To get a better understanding of lighting have a read through the lighting tutorial:
viewtopic.php?f=34&t=2271
this will help answer many light related questions.
Im also unsure about the slim s20 power filter which is included, this may need upgrading depending on stocking type and levels, however good tank husbandry and 50% weekly water changes should keep things running smoothly. :thumbup:
Hope this helps a little.
Cheerio,
Ady.
 
That is my tank, however I have a hydor prime 30(900lph) and I'm usingg it instead of the slim 20. I am also unsure about the use of liquid carbon with moss but I think I may dose the lower amount of carbon or do a test with some moss in glasses and see how they grow with or without carbon. I know for many species this would be enough light but I'd rather keep some medium light species and maybe have some crypts in shaded areas. Also I'm not a huge fan of big water changes as I only have my trusted 2 l jug to do them with :(
 
Hi,
good idea regarding the mosses.
Getthejist said:
Also I'm not a huge fan of big water changes as I only have my trusted 2 l jug to do them with
unfortunately higher tech planted tanks rely on large water changes to minimise organic waste build up so water changes are an essential routine, without which algae can infest.
However if your looking to minimise water changes maybe look through the El natural and low tech section:
viewforum.php?f=27, this may give you inspiration and help with your lower water change routine.
Cheerio,
Ady.
 
Liquid carbon is fine with mosses. No need to to ditch it.

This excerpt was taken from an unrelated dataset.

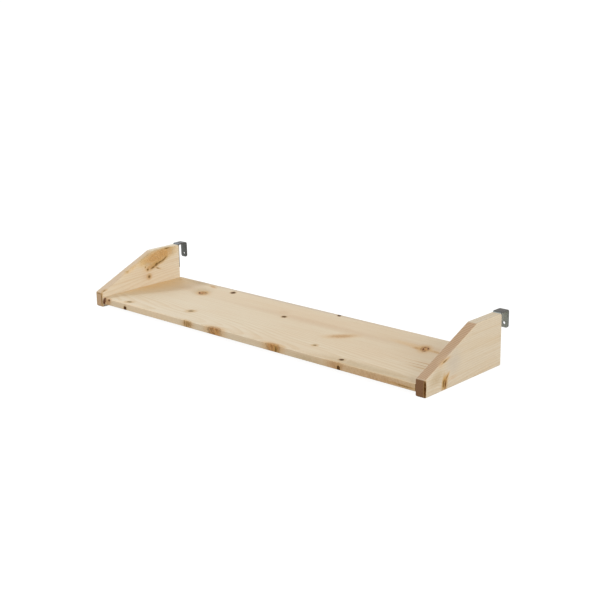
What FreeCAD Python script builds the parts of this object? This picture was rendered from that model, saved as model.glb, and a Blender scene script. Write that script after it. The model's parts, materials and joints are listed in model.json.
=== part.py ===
import FreeCAD, Part
import math
import os

# A hanging bedside shelf in pine: a board between two side panels, each with
# a bent steel hook at the back that drops over a bed's side rail.
# Millimetres. X runs along the shelf, Y from front to back, Z up.
# The origin lies on the plane that the panels stand on, under the middle of
# the whole shelf with its hooks.

# Side panels
SHELF_LENGTH = 900.0
PANEL_THICKNESS = 22.0
PANEL_DEPTH = 225.0
PANEL_HEIGHT = 98.0
PANEL_FRONT_HEIGHT = 32.0
PANEL_TOP_DEPTH = 75.0
PANEL_EDGE_RADIUS = 3.0

# Board
BOARD_THICKNESS = 14.0
BOARD_RISE = 8.0
BOARD_EDGE_RADIUS = 1.5
BOARD_PROUD = 1.0

# Hooks, bent from flat steel
HOOK_PLATE = 3.0
HOOK_WIDTH = 18.0
HOOK_SLOT = 21.0
HOOK_RISE = 2.5
HOOK_FREE_LEG = 35.5
HOOK_BEND_RADIUS = 1.5
HOOK_CORNER_RADIUS = 5.0
LOCK_HOLE_DIAMETER = 5.5
LOCK_HOLE_FROM_END = 8.5

# Countersunk screws that hold each hook to its panel
SCREW_DIAMETER = 4.5
SCREW_HEAD_DIAMETER = 9.0
SCREW_LENGTH = 45.0
SCREW_FIRST_DROP = 20.0
SCREW_SPACING = 28.0
SCREW_TO_LEG_END = 10.0
SCREW_HOLE_CLEARANCE = 0.25
SCREW_HEAD_SINK = 0.1

# Cam locks and their bolts, which draw the board against the panels
CONNECTOR_INSET = 45.0
CAM_HOLE_DIAMETER = 12.0
CAM_TO_BOARD_END = 24.0
CAM_RIM = 0.8
CAM_WALL = 2.6
CAM_ECCENTRICITY = 0.3
CAM_SLOT_SWEEP = 200.0
CAM_DRIVE_LENGTH = 7.0
CAM_DRIVE_WIDTH = 1.4
CAM_DRIVE_DEPTH = 2.0
CAM_FACE_SINK = 0.1
BOLT_DIAMETER = 4.0
BOLT_HEAD_DIAMETER = 6.0
BOLT_HEAD_LENGTH = 2.4
BOLT_THREAD_LENGTH = 11.0

# Fluted dowels that take the load of the board
DOWEL_DIAMETER = 6.0
DOWEL_LENGTH = 30.0
DOWEL_IN_PANEL = 11.0
DOWEL_SPACING = 32.0
DOWEL_FLUTES = 12
DOWEL_FLUTE_DEPTH = 0.35
DOWEL_LAND_SHARE = 0.5
DOWEL_END_ROOM = 1.0

# Clearances and overruns shared by the drilled holes
PILOT_CLEARANCE = 0.05
CAM_CLEARANCE = 0.1
HOLE_END_ROOM = 0.4
CUT_OVERRUN = 1.0
MATCH = 0.001

# Places worked out from the sizes above
FIXED_LEG = SCREW_FIRST_DROP + SCREW_SPACING + SCREW_TO_LEG_END
HOOK_DEPTH = HOOK_PLATE + HOOK_SLOT + HOOK_PLATE
FRONT_Y = -(PANEL_DEPTH + HOOK_DEPTH) / 2
REAR_Y = FRONT_Y + PANEL_DEPTH
OUTER_X = SHELF_LENGTH / 2
INNER_X = OUTER_X - PANEL_THICKNESS
PANEL_MIDDLE_X = OUTER_X - PANEL_THICKNESS / 2
BOARD_DEPTH = PANEL_DEPTH + HOOK_PLATE + BOARD_PROUD
BOARD_MIDDLE_Z = BOARD_RISE + BOARD_THICKNESS / 2
HOOK_TOP_Z = PANEL_HEIGHT + HOOK_RISE
BOLT_YS = {"front": FRONT_Y + CONNECTOR_INSET, "back": FRONT_Y + BOARD_DEPTH - CONNECTOR_INSET}
DOWEL_YS = {"front": BOLT_YS["front"] + DOWEL_SPACING, "back": BOLT_YS["back"] - DOWEL_SPACING}
SCREW_ZS = {"upper": HOOK_TOP_Z - SCREW_FIRST_DROP, "lower": HOOK_TOP_Z - SCREW_FIRST_DROP - SCREW_SPACING}

X_AXIS = FreeCAD.Vector(1, 0, 0)
Y_AXIS = FreeCAD.Vector(0, 1, 0)
Z_AXIS = FreeCAD.Vector(0, 0, 1)
ORIGIN = FreeCAD.Vector(0, 0, 0)
FULL_TURN = 360.0
HALF_TURN = 180.0


def rounded_outline(corners):
    """Closed wire through corners of (point, radius), with an arc at each corner that has a radius."""
    points = [point for point, radius in corners]
    count = len(points)
    ends = []
    for index, (point, radius) in enumerate(corners):
        to_last = (points[index - 1] - point).normalize()
        to_next = (points[(index + 1) % count] - point).normalize()
        half_angle = to_last.getAngle(to_next) / 2
        reach = radius / math.tan(half_angle)
        middle = (to_last + to_next).normalize() * (radius / math.sin(half_angle) - radius)
        ends.append((point + to_last * reach, point + middle, point + to_next * reach, radius))
    edges = []
    for index, (start, middle, end, radius) in enumerate(ends):
        if radius > 0:
            edges.append(Part.Arc(start, middle, end).toShape())
        next_start = ends[(index + 1) % count][0]
        edges.append(Part.LineSegment(end, next_start).toShape())
    return Part.Wire(edges)


def revolve_profile(points, centre, direction):
    """Solid of revolution about direction through centre, from (along, radius) points of its half section."""
    corners = [FreeCAD.Vector(radius, 0, along) for along, radius in points]
    corners.append(corners[0])
    section = Part.Face(Part.makePolygon(corners))
    solid = section.revolve(ORIGIN, Z_AXIS, FULL_TURN)
    turn = FreeCAD.Rotation(Z_AXIS, direction)
    solid.Placement = FreeCAD.Placement(centre, turn)
    return solid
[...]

Testing in small quantities of water in glasses is just risky with the tiny doses of EC/Excell required. I've fried fissidens this way in the past. Xmas, Java, Flame and similar mosses are fine. I've also used easy carbo in a tank with fissidens fine. My last post was posted from my phone on my lunch break, sorry if I caused any confusion.

Most refer to high tech as pressurised co2 injection and high light. Fast growth = high maintenance.

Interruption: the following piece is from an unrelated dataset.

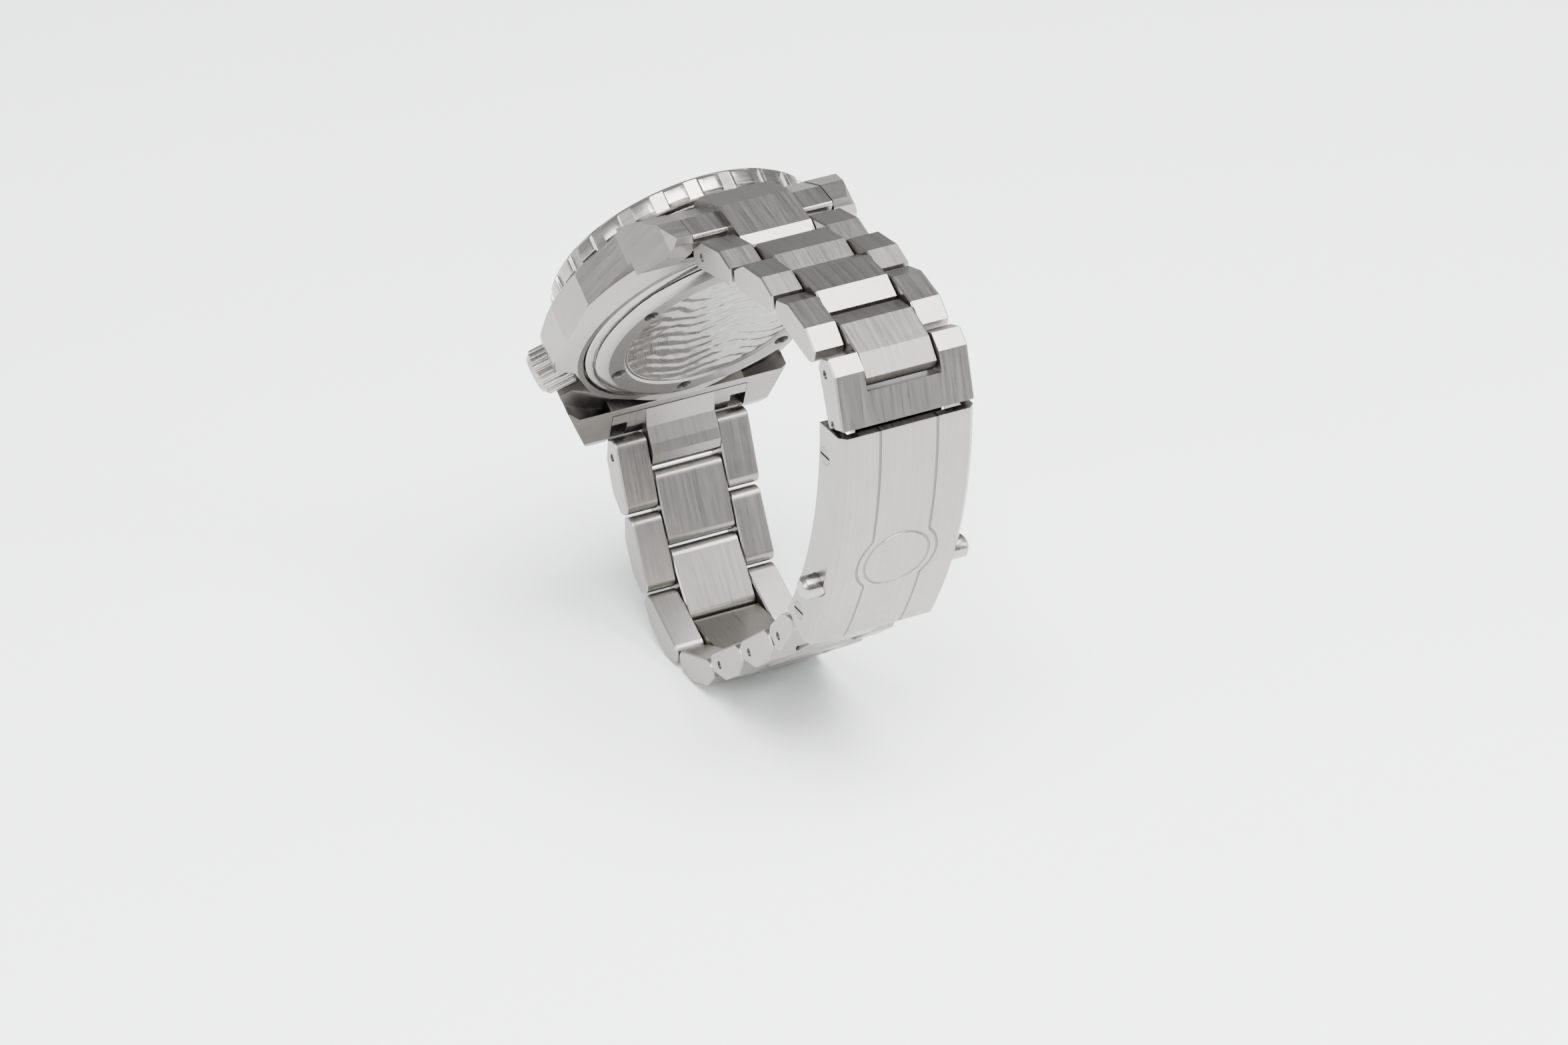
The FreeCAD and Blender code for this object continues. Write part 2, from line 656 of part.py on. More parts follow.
def outer_links(label, width, open_near, place):
    """The two outside links of a row, pressed onto the ends of their pins.  The far bores are
    blind, and so are the near ones where the row has no pin that can be driven out."""
    body = new_body(label)
    start = centre_width / 2.0 + side_gap
    side = new_sketch(body, "YZ_Plane", start)
    add_outline(side, link_outline())
    first = pad(body, side, width / 2.0 - start, False)
    round_and_break(body)
    blind = width - blind_wall * 2.0
    bore_both(body, pin_fit, None if open_near else blind, blind)
    whole = [item for item in body.Group if item.TypeId in (
        "PartDesign::Pad", "PartDesign::Fillet", "PartDesign::Chamfer", "PartDesign::Pocket")]
    mirror_across(body, whole)
    return finish(body, place)


def centre_link(label, place):
    """The middle link, which swings on the pins of the rows before and after it."""
    body = new_body(label)
    side = new_sketch(body, "YZ_Plane")
    add_outline(side, link_outline())
    pad(body, side, centre_width)
    round_and_break(body)
    bore_both(body, pin_play)
    return finish(body, place)


def pins(label, lengths, places):
    """Cross pins, a separate rod at each place."""
    rods = []
    for index, place in enumerate(places):
        pin = rod("%s_rod_%d" % (label, index + 1), pin_radius, lengths[index])
        pin.Placement = place * pin.Placement
        rods.append(pin)
    return finish(group(label, rods))


def head_point(out, up):
    """A point of the head's middle plane, in the watch's own frame."""
    turn = math.radians(cell(tilt))
    return (out * math.cos(turn) - up * math.sin(turn), out * math.sin(turn) + up * math.cos(turn))


def chain(start, directions):
    """The pin places along a run of bracelet, one more than its directions."""
    places = [start]
    for degrees in directions:
        y, z = places[-1]
        step = cell(half_pitch)
        places.append((y + step * math.cos(math.radians(degrees)),
                z + step * math.sin(math.radians(degrees))))
    return places


def rows(side, places, directions, outward):
    """All the rows on one side of the case.  A run towards the clasp keeps its outside up
    or down, so the lower run is drawn the other way up."""
    for index in range(0, len(directions), 2):
        row = index // 2 + 1
        width = row_width[min(row, 4) - 1]
        first = link_place(places[index], directions[index], outward)
        second = link_place(places[index + 1], directions[index + 1], outward)
        far = link_place(places[index + 1], directions[index], outward)
        open_near = row in (1, 5, 6)
        outer_links("outer_links_%s_%d" % (side, row), width, open_near, first)
        centre_link("centre_link_%s_%d" % (side, row), second)
        hidden = width - blind_wall * 2.0 - 0.2
        lengths = [width - 0.5 if open_near else hidden, hidden]
        pins("link_pins_%s_%d" % (side, row), lengths, [first, far])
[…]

Adding 1 more T8 as suggested would be good unless you like crypts, anubias and frogbit. As posted by Ady34, you up the light's, you up demands for co2/nutrients. Adding the extra tube would require at least a daily dose of liquid carbon.

If you find maintenance hard to fit in with your schedule, you should search around for the "dirt tank" post, posted by Troi. Low tech, slow growth, very little water changes perhaps every month or so (10-20%) which should work well with your current gear.
 
I'm using dirt but I don't want very slow growth, thats why I want the extra tube, also I know of people who have crypts in tanks with bright light and I was going to get some crypts and put them in a shaded area of my tank. If I got a 10 w tube would that be ok to use and keep down water changes?
 
Getthejist said:
I'm using dirt but I don't want very slow growth, thats why I want the extra tube, also I know of people who have crypts in tanks with bright light and I was going to get some crypts and put them in a shaded area of my tank. If I got a 10 w tube would that be ok to use and keep down water changes?

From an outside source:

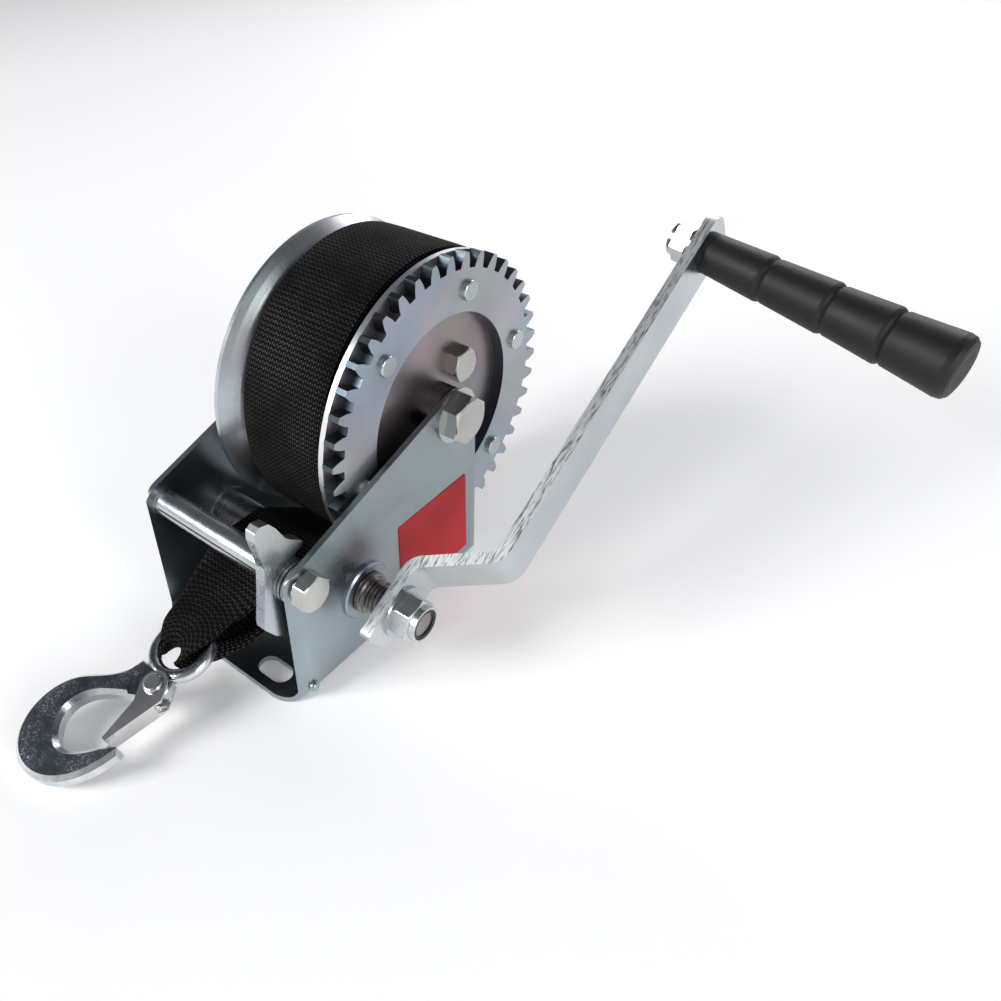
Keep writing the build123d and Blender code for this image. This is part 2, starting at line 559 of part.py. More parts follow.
write("drum_hub", rod(-INNER + 0.6, INNER - 0.6, HUB_RADIUS, AXLE_Y, AXLE_Z, SLEEVE_RADIUS + RUNNING_FIT))
write("drum_flange_left", make_left_flange())
write("drum_flange_right", make_right_flange())
write("drum_gear", make_gear())
write("gear_rivets", *[make_rivet(y, z) for y, z in rivet_places()])
anchor_y, anchor_z = anchor_place()
anchor_left = FLANGE_LEFT + 1.3 - FLANGE_SHEET
anchor_bolt = rod(anchor_left - 9, GEAR_INNER_FACE, ANCHOR_RADIUS, anchor_y, anchor_z)
anchor_bolt += hexagon(GEAR_INNER_FACE, GEAR_INNER_FACE + 6.4, 16, anchor_y, anchor_z, 8)
write("strap_anchor_bolt", anchor_bolt)
anchor_nut = hexagon(anchor_left, anchor_left - 8, 16, anchor_y, anchor_z)
write("strap_anchor_nut", anchor_nut - rod(-60, 0, ANCHOR_RADIUS, anchor_y, anchor_z))
write("strap_roll", rod(ROLL_LEFT, ROLL_RIGHT, ROLL_RADIUS, AXLE_Y, AXLE_Z, ROLL_CORE))

write("pinion_shaft", make_pinion_shaft())
write("pinion_gear", make_pinion())
write("pinion_bush_right", make_bush(1))
write("pinion_bush_left", make_bush(-1))
write("shaft_circlip", make_circlip())

write("pawl", make_pawl())
pawl_bolt = rod(-FRAME_HALF - 1.4, FRAME_HALF, PIN_RADIUS, PAWL_Y, PAWL_Z)
pawl_bolt += rod(FRAME_HALF, FRAME_HALF + 1.0, 7.9, PAWL_Y, PAWL_Z)
pawl_bolt += rod(-FRAME_HALF - 1.4, -FRAME_HALF, 6.4, PAWL_Y, PAWL_Z)
write("pawl_bolt", pawl_bolt + hexagon(FRAME_HALF + 1.0, FRAME_HALF + 7.6, 16.0, PAWL_Y, PAWL_Z, 14))
write("pawl_spacer", make_spacer())
washer_bore = PIN_RADIUS + 0.2
pawl_washers = [rod(x, x + 1.3, 9.6, PAWL_Y, PAWL_Z, washer_bore) for x in (42.4, INNER - 1.3)]
write("pawl_washers", *pawl_washers)
write("pawl_spring_washer", rod(43.7, INNER - 1.3, 8.6, PAWL_Y, PAWL_Z, washer_bore))

write("crank_arm", make_crank())
write("crank_washer", rod(HUB_FACE, 73.5, 12.6, PINION_Y, PINION_Z, THREAD_RADIUS + 0.1))
write("crank_nut", shaft_nut())
write("crank_nut_insert", rod(83.4, 85.2, 7.6, PINION_Y, PINION_Z, THREAD_RADIUS))
write("grip", make_grip())
write("grip_cap", grip_rod(GRIP_BOLT_HEAD[1] + 0.6, GRIP_LENGTH, CAP_RADIUS))
write("grip_bolt", make_grip_bolt())
write("grip_wedge_outer", make_wedge(True))
write("grip_wedge_inner", make_wedge(False))
write("grip_nut", lock_nut(-8.4, -16.6, -19.4, 19.0) - grip_rod(-30, 0, THREAD_RADIUS))

write("hook_body", make_hook())
write("hook_latch", make_latch())
write("latch_rivet", make_latch_rivet())
write("latch_spring", make_latch_spring())
write("strap_tail", make_tail())
write("strap_loop", make_strap_loop())
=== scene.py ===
import json
import math

import bmesh
import bpy
from mathutils import Matrix, Vector


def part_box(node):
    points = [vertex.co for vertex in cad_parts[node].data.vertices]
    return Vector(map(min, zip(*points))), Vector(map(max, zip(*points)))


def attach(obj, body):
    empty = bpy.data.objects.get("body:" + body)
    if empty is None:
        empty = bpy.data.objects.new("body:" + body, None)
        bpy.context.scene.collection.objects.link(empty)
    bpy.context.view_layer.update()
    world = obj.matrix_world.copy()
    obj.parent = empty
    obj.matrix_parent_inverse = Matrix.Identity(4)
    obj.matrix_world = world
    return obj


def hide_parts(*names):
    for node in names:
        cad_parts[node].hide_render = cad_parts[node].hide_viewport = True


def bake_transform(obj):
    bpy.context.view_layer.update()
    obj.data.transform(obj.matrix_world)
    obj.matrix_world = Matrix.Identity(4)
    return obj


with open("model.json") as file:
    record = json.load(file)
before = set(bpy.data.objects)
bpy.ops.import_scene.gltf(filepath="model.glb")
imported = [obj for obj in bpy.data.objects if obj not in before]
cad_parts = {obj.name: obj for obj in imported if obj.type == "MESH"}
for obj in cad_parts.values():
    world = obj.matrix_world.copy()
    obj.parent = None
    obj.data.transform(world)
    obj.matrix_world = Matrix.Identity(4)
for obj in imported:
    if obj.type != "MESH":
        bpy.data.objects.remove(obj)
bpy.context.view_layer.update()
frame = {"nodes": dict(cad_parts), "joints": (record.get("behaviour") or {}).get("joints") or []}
MM = 0.001

# ---- places taken from the frame -----------------------------------------------------------
JOINTS = {j["name"]: j for j in frame["joints"]}
AXLE = Vector(JOINTS["drum_spin"]["pos_m"])
SHAFT = Vector(JOINTS["pinion_spin"]["pos_m"])
BAR = Vector(JOINTS["hook_swing"]["pos_m"])
RISE = math.radians(29.2)             # the crank bar's slope
RING_PITCH = math.radians(15)         # the hook's slope


# ---- materials -----------------------------------------------------------------------------
class Nodes:
    """Short names for the node tree of one material."""

    def __init__(self, name):
        self.material = bpy.data.materials.new(name)
        self.material.use_nodes = True
        self.tree = self.material.node_tree
        self.shader = self.tree.nodes["Principled BSDF"]
        self.place = self.add("ShaderNodeTexCoord").outputs["Object"]

    def add(self, kind, **settings):
        node = self.tree.nodes.new(kind)
        for key, value in settings.items():
            setattr(node, key, value)
        return node

    def link(self, a, b):
        self.tree.links.new(a, b)

    def put(self, socket, value):
        if hasattr(value, "is_output"):
            self.link(value, socket)
        else:
            socket.default_value = value

    def math(self, operation, *values, clamp=False):
        node = self.add("ShaderNodeMath", operation=operation, use_clamp=clamp)
        for socket, value in zip(node.inputs, values):
            self.put(socket, value)
        return node.outputs[0]

    def noise(self, scale, detail=3.0, rough=0.55, stretch=None, vector=None):
        source = vector or self.place
        if stretch:
            mapping = self.add("ShaderNodeMapping")
            mapping.inputs["Scale"].default_value = stretch
            self.link(source, mapping.inputs["Vector"])
            source = mapping.outputs[0]
        node = self.add("ShaderNodeTexNoise")
        node.inputs["Scale"].default_value = scale
        node.inputs["Detail"].default_value = detail
        node.inputs["Roughness"].default_value = rough
        self.link(source, node.inputs["Vector"])
        return node.outputs["Fac"]

    def ramp(self, value, *stops):
        node = self.add("ShaderNodeValToRGB")
        ramp = node.color_ramp
        while len(ramp.elements) < len(stops):
            ramp.elements.new(0.5)
        for element, (position, color) in zip(ramp.elements, stops):
            element.position = position
            element.color = (*color, 1.0) if hasattr(color, "__len__") else (color, color, color, 1.0)
        self.link(value, node.inputs[0])
        return node.outputs[0]

    def mix(self, share, a, b, blend="MIX"):
        node = self.add("ShaderNodeMix", data_type="RGBA", blend_type=blend)
        for key, value in ((0, share), (6, a), (7, b)):
            if isinstance(value, tuple) and len(value) == 3:
                value = (*value, 1.0)
            self.put(node.inputs[key], value)
        return node.outputs[2]

    def bump(self, height, strength, distance, below=None):
        node = self.add("ShaderNodeBump")
        node.inputs["Strength"].default_value = strength
        node.inputs["Distance"].default_value = distance
        self.link(height, node.inputs["Height"])
        if below is not None:
            self.link(below, node.inputs["Normal"])
        return node.outputs[0]

    def facing(self, axis):
        """How squarely the surface faces an axis of the object, 0 to 1."""
        turn = self.add(
            "ShaderNodeVectorTransform", vector_type="NORMAL", convert_from="WORLD", convert_to="OBJECT",
        )
        self.link(self.add("ShaderNodeNewGeometry").outputs["Normal"], turn.inputs[0])
        across = self.add("ShaderNodeVectorMath", operation="DOT_PRODUCT")
        self.link(turn.outputs[0], across.inputs[0])
        across.inputs[1].default_value = axis
        return self.math("ABSOLUTE", across.outputs["Value"])

    def finish(self, color, rough, normal=None, **constants):
        self.put(self.shader.inputs["Base Color"], color)
        self.put(self.shader.inputs["Roughness"], rough)
        if normal is not None:
            self.link(normal, self.shader.inputs["Normal"])
        for key, value in constants.items():
            self.shader.inputs[key.replace("_", " ")].default_value = value
        return self.material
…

I think your missing the point a little, the higher the light the more the plants grow, the more organic waste produced.... this is what the water changes are there to do, rid the organic waste so you dont have a build up.

You are not going to get fast growth with the current lights, if you up the lighting as you've mentioned then you need to correct the other aspects...co2, ferts and flow etc... simples!

The more you increase the light the more demand for foods (co2/ferts)... if you dont give them what they need, they suffer.... once they suffer algae takes hold.

Basically the only way you can do the minimal water change method realistically is as suggested above, lower light, dirt base...similar to the walstad method i guess.